→ Rows from a 3D modeling dataset:
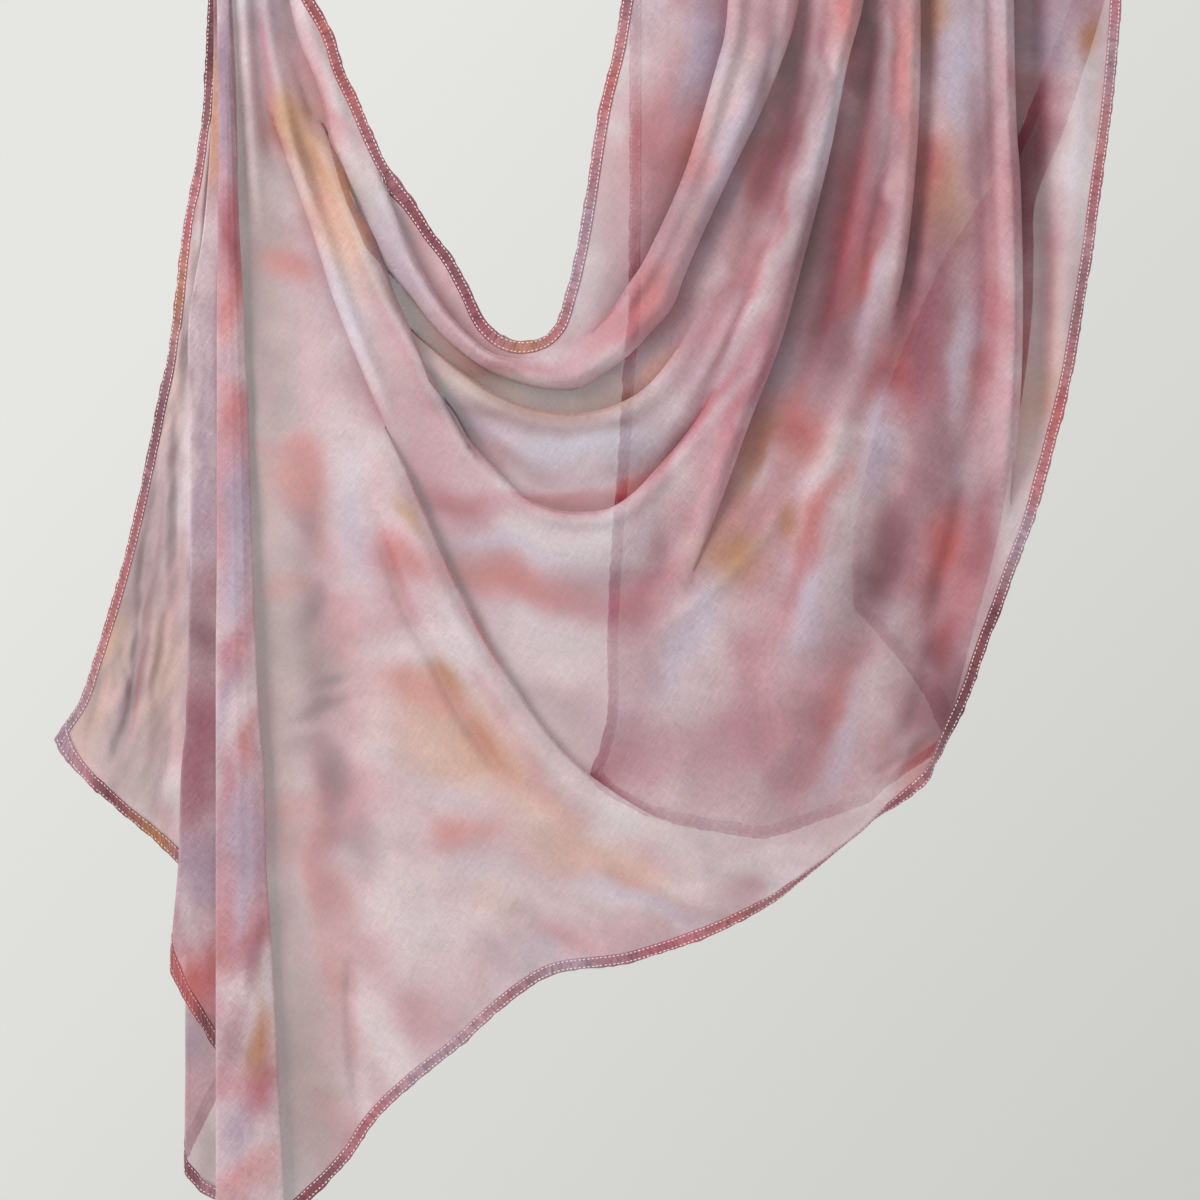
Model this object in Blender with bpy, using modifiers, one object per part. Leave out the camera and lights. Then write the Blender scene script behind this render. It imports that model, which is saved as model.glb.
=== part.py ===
"""A long hijab of thin cloth, hung over a plain rod and held at one side by a snap clip.

The cloth is one rectangle, 1.80 m x 0.75 m. It passes over the rod on the right, falls in a swag to a
bunch under the clip on the left, and its left end falls from there in pleats. Each stretch that shows
is a thin wall of its own, and so is each run of the hem. Metres, +Z up, front towards -Y. The origin
is the middle of the rod's left end face.

The outline is drawn on a front grid: `across` runs right and `down` runs down from the grid's top,
both in steps of GRID_STEP. Depths are in millimetres, positive to the back.
"""

import math

import bmesh
import bpy
import numpy as np

MM = 0.001
GRID_STEP = 0.69 * MM  # one step of the front grid
ROD_ACROSS = 150.0  # grid column of the rod's left end
ROD_DOWN = -62.0  # grid row of the rod's axis

ROD_LENGTH = 720 * MM
ROD_RADIUS = 12.5 * MM
ROD_EDGE = 1 * MM
ROD_SIDES = 48

WALL = 1.0 * MM  # thickness of the cloth's walls
HEM_WIDTH = 8.0 * MM
HEM_WALL = 1.8 * MM
GAP = 0.3 * MM  # between pieces that meet
CLOTH_ON_ROD = ROD_RADIUS + 2 * GAP + HEM_WALL / 2  # radius of the cloth where it bends over the rod
WRAP_DOWN = CLOTH_ON_ROD * math.pi / 2 / GRID_STEP  # grid rows from the rod's side to its top

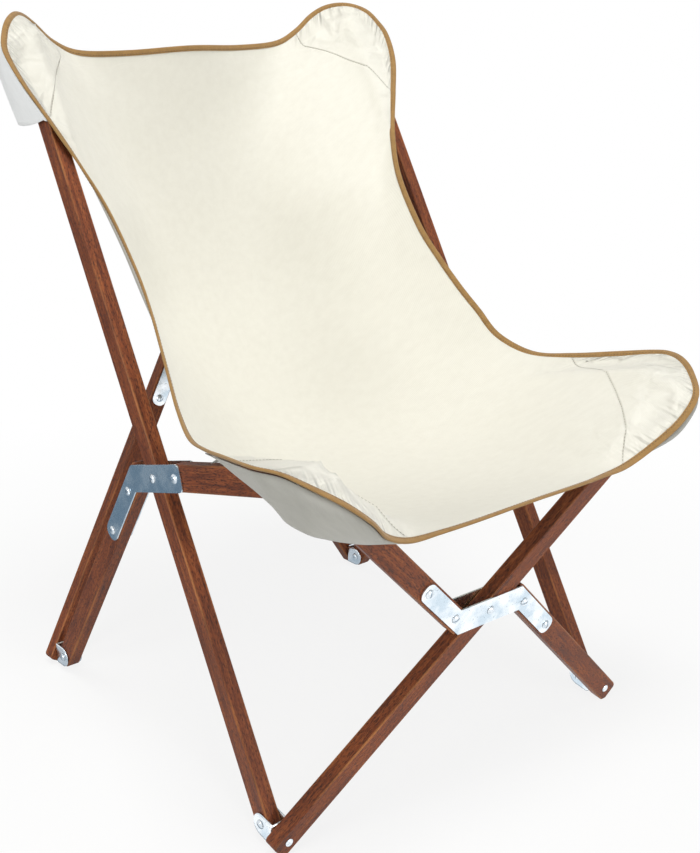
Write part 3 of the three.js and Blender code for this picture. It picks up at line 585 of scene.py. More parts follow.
@dataclass
class SlingShape:
    """The sling's surface: a bowl hung in its edge, resting on the boards and hubs.

    The edge is a closed curve, and a point of the cloth lies between the bowl's lowest point and a point
    of the edge. Across the chair and along the line from the rear ears to the front ones it moves evenly
    with the share of the way, and in depth by a power of it. The edge's Fourier terms above the second
    fade towards the middle, so that its ripples don't run across the bowl.
    """

    upright_width: float = 0.028
    arm_width: float = 0.035
    rest: float = 0.0040  # from a board to the middle of the cloth that lies on it
    drape_slope: float = 0.9
    drape_half: float = 0.023
    upright_clear: float = 0.120  # above the side pivot the cloth can lie on the uprights
    upright_fade: float = 0.160  # height over which its drape from them sets in
    strip_half: float = 0.0150
    hub_strip_half: float = 0.0165
    front_hub_top: float = 0.5065
    front_hub_reach: tuple[float, float] = (-0.352, -0.290)
    arm_rest_start: float = -0.085  # the arm boards rise out of their plates here
    arm_overrun: float = 0.006
    cross_ahead: float = 0.024  # the front boards' ends lie ahead of the screws and above them
    cross_lean: float = 0.14
    cross_over: float = 0.0185
    cross_strip_half: float = 0.016
    cross_reach: float = 0.012
    cross_highest: float = 0.62
    rear_hub_top: float = 0.9455
    cross_slope: float = 0.80
    depth: float = 0.345
    middle_share: float = 0.6
    depth_power: float = 1.75
    centre_share: float = 0.08  # the bowl's lowest point is rounded within this share
    kept_terms: int = 2
    fade_power: float = 0.8
    deepest_fold: float = 0.0014  # keeps the cloth off the boards
    pull_start: float = 0.10
    pull_clear: float = 0.09
    pull_bare: float = 0.4  # share of that distance with no pulls
    pull_out: float = 0.97  # share of the half spacing at which the pulls meet
    pull_phase: float = 0.7
    # pulls at each ear: sign of x, hub, reach, number of them round the ear, height
    pulls: tuple[tuple[int, tuple[float, float], float, int, float], ...] = (
        (-1, REAR_HUB, 0.16, 8, 0.0034), (1, REAR_HUB, 0.17, 9, 0.0044),
        (-1, FRONT_HUB, 0.15, 7, 0.0022), (1, FRONT_HUB, 0.17, 8, 0.0032))
    waviness: float = 0.00016
    wave_count: int = 14
    wave_lengths: tuple[float, float] = (0.08, 0.24)
    edge_samples: int = 8192
    spokes: int = 432
    rings: int = 96
    spread_steps: int = 60
    edge_shares: tuple[tuple[float, float, float], ...] = (
        (0, -0.05, 0.057), (0.34, -0.075, 0.066), (0.61, -0.085, 0.059), (0.75, -0.085, 0.02),
        (0.85, -0.078, -0.035), (0.93, -0.06, -0.066), (1.01, -0.027, -0.073), (1.085, 0.007, -0.052),
        (1.13, 0.031, -0.011), (1.15, 0.056, 0.034), (1.12, 0.1, 0.118), (1.045, 0.143, 0.225),
        (0.955, 0.191, 0.355), (0.886, 0.255, 0.495), (0.866, 0.343, 0.65), (0.883, 0.409, 0.75),
        (0.914, 0.47, 0.841), (0.945, 0.521, 0.911), (0.976, 0.575, 0.984), (1.034, 0.659, 1.025),
        (1.093, 0.756, 1.007), (1.152, 0.859, 0.973), (1.2, 0.94, 0.945), (1.207, 0.98, 0.936),
        (1.166, 1.028, 0.936), (1.11, 1.072, 0.957), (1.017, 1.117, 0.998), (0.9, 1.122, 1.061),
        (0.779, 1.099, 1.132), (0.641, 1.088, 1.173), (0.483, 1.091, 1.177), (0.31, 1.104, 1.168),
        (0, 1.11, 1.161))
    edge: Array = field(init=False)
    points: Array = field(init=False)
    normals: Array = field(init=False)

    def __post_init__(self) -> None:
        """Work out the edge, the surface and its normals."""
        self.edge = even_steps(spline(self.edge_places(), self.edge_samples, True), self.spokes)
        hung = self.hung()
        rested = self.rested(hung)
        self.points = rested + self.folds(hung) * self.surface_normals(rested)
        self.normals = self.surface_normals(self.points)

    @staticmethod
    def share_points(shares: tuple[tuple[float, float, float], ...]) -> Array:
        """Points from shares: of the half spacing out, and of the way from rear hub to front hub."""
        out, along, down = np.array(shares, float).T
        run = np.array(REAR_HUB) - np.array(FRONT_HUB)
        return np.stack([SIDE_X * out, REAR_HUB[0] - run[0] * along, REAR_HUB[1] - run[1] * down], 1)

    def edge_places(self) -> Array:
        """The edge's own points, right round from the rear middle over the sitter's left."""
        half = self.share_points(self.edge_shares)
        return np.vstack([half, half[1:-1][::-1] * np.array([-1, 1, 1])])

    @property
    def shares(self) -> Array:
        """Share of the way from the middle to the edge for each ring."""
        return np.linspace(0, 1, self.rings + 1)

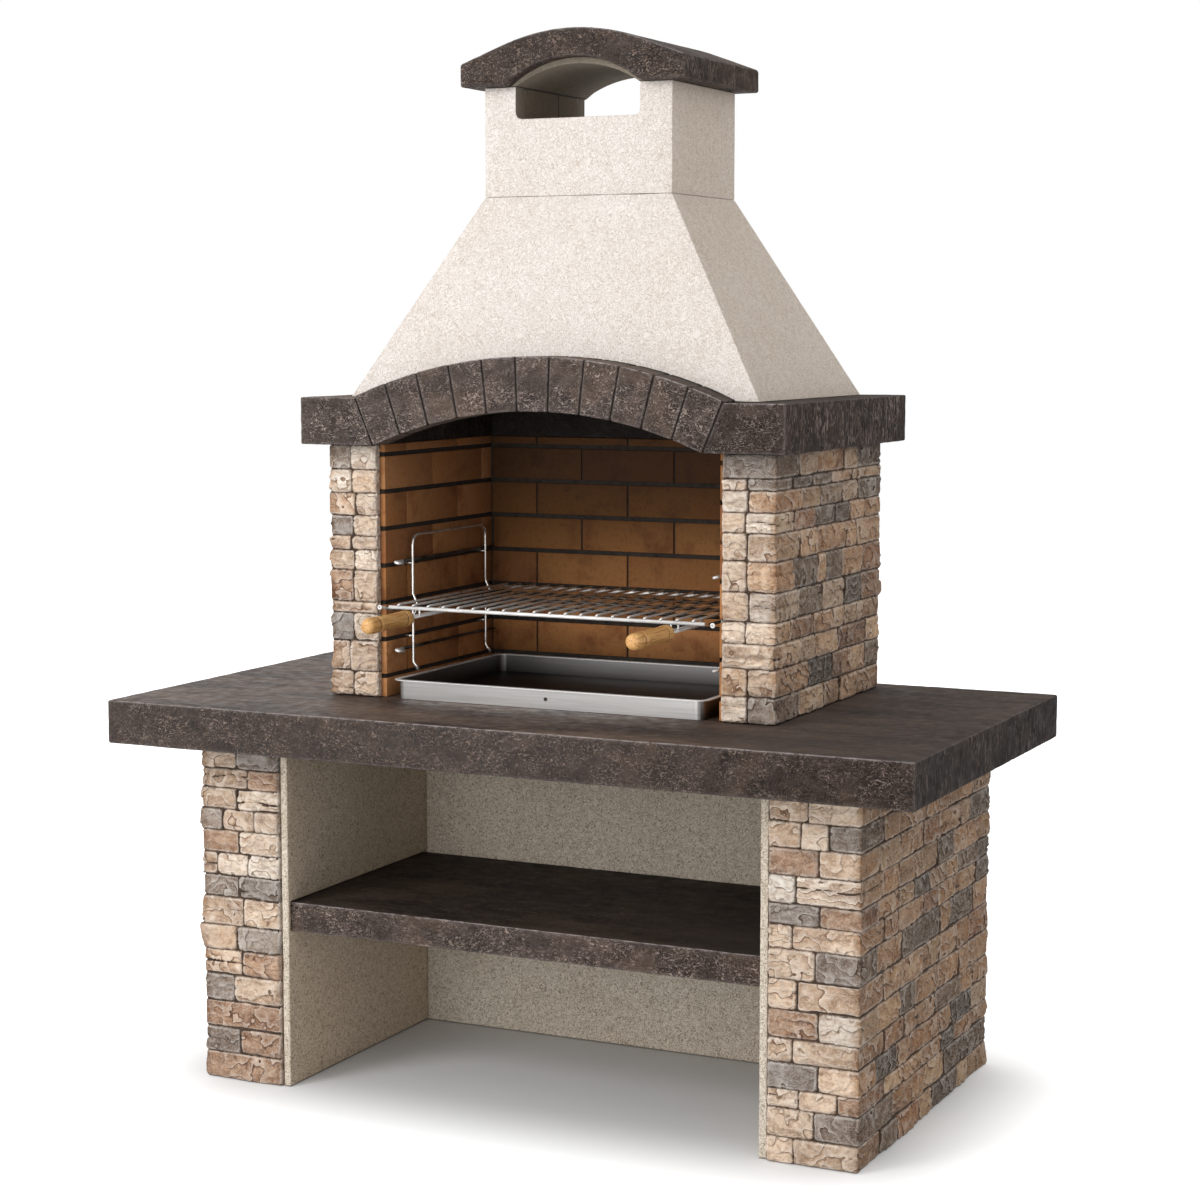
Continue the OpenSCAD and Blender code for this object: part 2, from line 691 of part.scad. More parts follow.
module back_firebricks() { color(brick_red) back_bricks(); }
module left_firebricks() { color(brick_red) mirror([1, 0, 0]) side_bricks(); }
module right_firebricks() { color(brick_red) side_bricks(); }
module back_brick_mortar() {
    color(mortar_dark) difference() {
        translate([-brick_x, brick_y + joint_recess, worktop_top])
            cube([firebox_w, brick_t + bed_t - joint_recess, jamb_h]);
        back_bricks();
    }
}
module left_brick_mortar() { color(mortar_dark) mirror([1, 0, 0]) side_mortar(); }
module right_brick_mortar() { color(mortar_dark) side_mortar(); }

module mantel_left_beam() { color(dark_stone) mirror([1, 0, 0]) mantel_side(); }
module mantel_right_beam() { color(dark_stone) mantel_side(); }
module mantel_back_beam() {
    color(dark_stone) translate([-brick_x, brick_y, mantel_z])
        cube([firebox_w, mantel_back - brick_y, mantel_t]);
}
module arch_mortar() {
    color(mortar_dark) intersection() {
        arch_outline();
        for (k = [0 : voussoirs])
            translate([0, 0, arch_cz]) rotate([0, (k - voussoirs / 2) * arch_step, 0])
                translate([-arch_joint / 2, mantel_front + arch_recess, arch_r + arch_recess])
                    cube([arch_joint, arch_depth + 60, voussoir_l - 2 * arch_recess]);
    }
}

module hood_front_wall() {
    color(concrete) hood_long_wall(hood_front - 10, (neck_front + neck_back) / 2);
}
module hood_back_wall() {
    color(concrete) hood_long_wall((neck_front + neck_back) / 2, hood_back + 10);
}
module hood_left_wall() {
    color(concrete) mirror([1, 0, 0]) hood_short_wall();
}
module hood_right_wall() {
    color(concrete) hood_short_wall();
}
module chimney_neck() {
    color(concrete) difference() {
        translate([-neck_w / 2, neck_front, neck_z]) cube([neck_w, neck_d, neck_h]);
        translate([shell_t - neck_w / 2, neck_front + shell_t, neck_z - 1])
            cube([neck_w - 2 * shell_t, neck_d - 2 * shell_t, neck_h + 2]);
        translate([0, neck_back + 1, cap_z - vent_h]) rotate([90, 0, 0]) linear_extrude(neck_d + 2) {
            translate([-vent_w / 2, vent_r]) square([vent_w, vent_h]);
            translate([vent_r - vent_w / 2, 0]) square([vent_w - 2 * vent_r, vent_h]);
            for (s = [-1, 1]) translate([s * (vent_w / 2 - vent_r), vent_r]) circle(vent_r, $fn = 48);
        }
    }
}
module flue_lining() {
    color(concrete) {
        translate([0, neck_back, cap_z]) rotate([90, 0, 0]) linear_extrude(neck_d) difference() {
            intersection() {
                translate([0, vault_rise - vault_r]) circle(vault_r, $fn = 128);
                translate([-vault_half - 5, 0]) square([2 * vault_half + 10, vault_rise + 5]);
            }
            translate([0, soffit_rise - soffit_r]) circle(soffit_r, $fn = 128);
        }
        for (s = [0, 1]) mirror([s, 0, 0])
            translate([vent_w / 2, neck_front + shell_t, cap_z - vent_h])
                cube([lining_t, neck_d - 2 * shell_t, vent_h]);
    }
}
module chimney_cap() {
    color(dark_stone) translate([0, neck_back + cap_overhang, cap_z]) rotate([90, 0, 0])
        linear_extrude(neck_d + 2 * cap_overhang) difference() {
            union() {
                polygon([[-cap_w / 2, 0], [cap_w / 2, 0], [cap_w / 2, cap_end], [crown_half, crown_z],
                    [-crown_half, crown_z], [-cap_w / 2, cap_end]]);
                intersection() {
                    translate([0, cap_h - crown_r]) circle(crown_r, $fn = 180);
                    translate([-crown_half, crown_z - 1]) square([2 * crown_half, cap_h]);
                }
            }
            translate([0, vault_rise - vault_r]) circle(vault_r, $fn = 128);
        }
}

module left_support_frame() { color(bright_wire) mirror([1, 0, 0]) support_frame(); }
module right_support_frame() { color(bright_wire) support_frame(); }
module left_support_rails() { color(bright_wire) mirror([1, 0, 0]) support_rails(); }
module right_support_rails() { color(bright_wire) support_rails(); }

module grill_frame_rods() { color(bright_wire) grill_rods(); }
module grill_bars() {
    color(bright_wire) for (k = [0 : bars])
        translate([bar_first + k * bar_pitch, grill_back + 4, grill_z + rod_r + bar_r]) rotate([90, 0, 0])
            cylinder(h = grill_back - grill_front + 8, r = bar_r, $fn = 24);
}
module left_handle_wires() { color(bright_wire) mirror([1, 0, 0]) handle_wires(); }
module right_handle_wires() { color(bright_wire) handle_wires(); }
module left_handle_grip() { color(beech) mirror([1, 0, 0]) grip(); }
module right_handle_grip() { color(beech) grip(); }

module ash_pan() {
    wall = pan_half - pan_rim;
    color(sheet) difference() {
        union() {
            translate([0, 0, pan_z]) linear_extrude(pan_h)
                round_plan(wall, pan_front + pan_rim, pan_back - pan_rim, pan_r);
            translate([0, 0, pan_z + pan_h - pan_sheet]) linear_extrude(pan_sheet)
                round_plan(pan_half, pan_front, pan_back, pan_r + pan_rim);
        }
        translate([0, 0, pan_z + pan_sheet]) linear_extrude(pan_h)
            round_plan(wall - pan_sheet, pan_front + pan_rim + pan_sheet,
                pan_back - pan_rim - pan_sheet, pan_r - pan_sheet);
        translate([0, pan_front + pan_rim - 1, pan_z + pan_h / 2]) rotate([-90, 0, 0])
            cylinder(h = 5, r = 2, $fn = 32);
    }
}
module pan_rivet() {
    color(bright_wire) translate([0, pan_front + pan_rim, pan_z + pan_h / 2]) rotate([-90, 0, 0]) {
        translate([0, 0, -1.5]) cylinder(h = 1.5, r = 4, $fn = 32);
        cylinder(h = pan_sheet, r = 2, $fn = 32);
    }
}

base_left_leg();
base_right_leg();
base_back_panel();
shelf();
worktop();
left_leg_corner_stones();
left_leg_front_stones();
left_leg_side_stones();
right_leg_corner_stones();
right_leg_front_stones();
right_leg_side_stones();
left_jamb();
right_jamb();
firebox_back_panel();
left_jamb_corner_stones();
left_jamb_front_stones();
left_jamb_side_stones();
right_jamb_corner_stones();
right_jamb_front_stones();
right_jamb_side_stones();
back_firebricks();
left_firebricks();
right_firebricks();
back_brick_mortar();
left_brick_mortar();
right_brick_mortar();
mantel_left_beam();
mantel_right_beam();
mantel_back_beam();
voussoir(1);  // voussoir_01
voussoir(2);  // voussoir_02
voussoir(3);  // voussoir_03
voussoir(4);  // voussoir_04
voussoir(5);  // voussoir_05
voussoir(6);  // voussoir_06
voussoir(7);  // voussoir_07
voussoir(8);  // voussoir_08
voussoir(9);  // voussoir_09
voussoir(10);  // voussoir_10
voussoir(11);  // voussoir_11
arch_mortar();
hood_front_wall();
hood_back_wall();
hood_left_wall();
hood_right_wall();
chimney_neck();
flue_lining();
chimney_cap();
left_support_frame();
right_support_frame();
left_support_rails();
right_support_rails();
grill_frame_rods();
grill_bars();
left_handle_wires();
right_handle_wires();
left_handle_grip();
right_handle_grip();
ash_pan();
pan_rivet();
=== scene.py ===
import math

import bmesh
import bpy
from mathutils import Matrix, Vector, kdtree, noise


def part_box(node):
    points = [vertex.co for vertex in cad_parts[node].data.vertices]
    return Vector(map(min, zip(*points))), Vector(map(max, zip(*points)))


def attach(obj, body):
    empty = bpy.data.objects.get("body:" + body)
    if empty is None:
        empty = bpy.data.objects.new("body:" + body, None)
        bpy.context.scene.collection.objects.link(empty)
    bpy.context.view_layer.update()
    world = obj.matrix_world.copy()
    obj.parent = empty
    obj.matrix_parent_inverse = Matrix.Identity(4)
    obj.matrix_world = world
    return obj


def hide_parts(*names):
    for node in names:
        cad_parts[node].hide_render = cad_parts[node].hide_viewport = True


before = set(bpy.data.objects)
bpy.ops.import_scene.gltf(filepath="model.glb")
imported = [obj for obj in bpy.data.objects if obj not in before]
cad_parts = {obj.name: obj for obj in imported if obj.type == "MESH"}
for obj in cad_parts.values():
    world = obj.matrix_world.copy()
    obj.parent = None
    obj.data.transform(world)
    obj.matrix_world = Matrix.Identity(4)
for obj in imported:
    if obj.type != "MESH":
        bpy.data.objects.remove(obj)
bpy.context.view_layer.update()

MM = 0.001


# Colours, materials and small helpers

def hex_colour(text):
    """An sRGB hex value such as "c8a27c", as the linear colour that the shaders use."""
    channels = [int(text[i:i + 2], 16) / 255 for i in (0, 2, 4)]
    linear = [c / 12.92 if c <= 0.04045 else ((c + 0.055) / 1.055) ** 2.4 for c in channels]
    return (*linear, 1.0)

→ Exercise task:
Please print exactly, and only, the lines from the line with "base_left_leg();" to the line with "before = set(bpy.data.objects)", both included.

→ Output of the exercise:
base_left_leg();
base_right_leg();
base_back_panel();
shelf();
worktop();
left_leg_corner_stones();
left_leg_front_stones();
left_leg_side_stones();
right_leg_corner_stones();
right_leg_front_stones();
right_leg_side_stones();
left_jamb();
right_jamb();
firebox_back_panel();
left_jamb_corner_stones();
left_jamb_front_stones();
left_jamb_side_stones();
right_jamb_corner_stones();
right_jamb_front_stones();
right_jamb_side_stones();
back_firebricks();
left_firebricks();
right_firebricks();
back_brick_mortar();
left_brick_mortar();
right_brick_mortar();
mantel_left_beam();
mantel_right_beam();
mantel_back_beam();
voussoir(1);  // voussoir_01
voussoir(2);  // voussoir_02
voussoir(3);  // voussoir_03
voussoir(4);  // voussoir_04
voussoir(5);  // voussoir_05
voussoir(6);  // voussoir_06
voussoir(7);  // voussoir_07
voussoir(8);  // voussoir_08
voussoir(9);  // voussoir_09
voussoir(10);  // voussoir_10
voussoir(11);  // voussoir_11
arch_mortar();
hood_front_wall();
hood_back_wall();
hood_left_wall();
hood_right_wall();
chimney_neck();
flue_lining();
chimney_cap();
left_support_frame();
right_support_frame();
left_support_rails();
right_support_rails();
grill_frame_rods();
grill_bars();
left_handle_wires();
right_handle_wires();
left_handle_grip();
right_handle_grip();
ash_pan();
pan_rivet();
=== scene.py ===
import math

import bmesh
import bpy
from mathutils import Matrix, Vector, kdtree, noise


def part_box(node):
    points = [vertex.co for vertex in cad_parts[node].data.vertices]
    return Vector(map(min, zip(*points))), Vector(map(max, zip(*points)))


def attach(obj, body):
    empty = bpy.data.objects.get("body:" + body)
    if empty is None:
        empty = bpy.data.objects.new("body:" + body, None)
        bpy.context.scene.collection.objects.link(empty)
    bpy.context.view_layer.update()
    world = obj.matrix_world.copy()
    obj.parent = empty
    obj.matrix_parent_inverse = Matrix.Identity(4)
    obj.matrix_world = world
    return obj


def hide_parts(*names):
    for node in names:
        cad_parts[node].hide_render = cad_parts[node].hide_viewport = True


before = set(bpy.data.objects)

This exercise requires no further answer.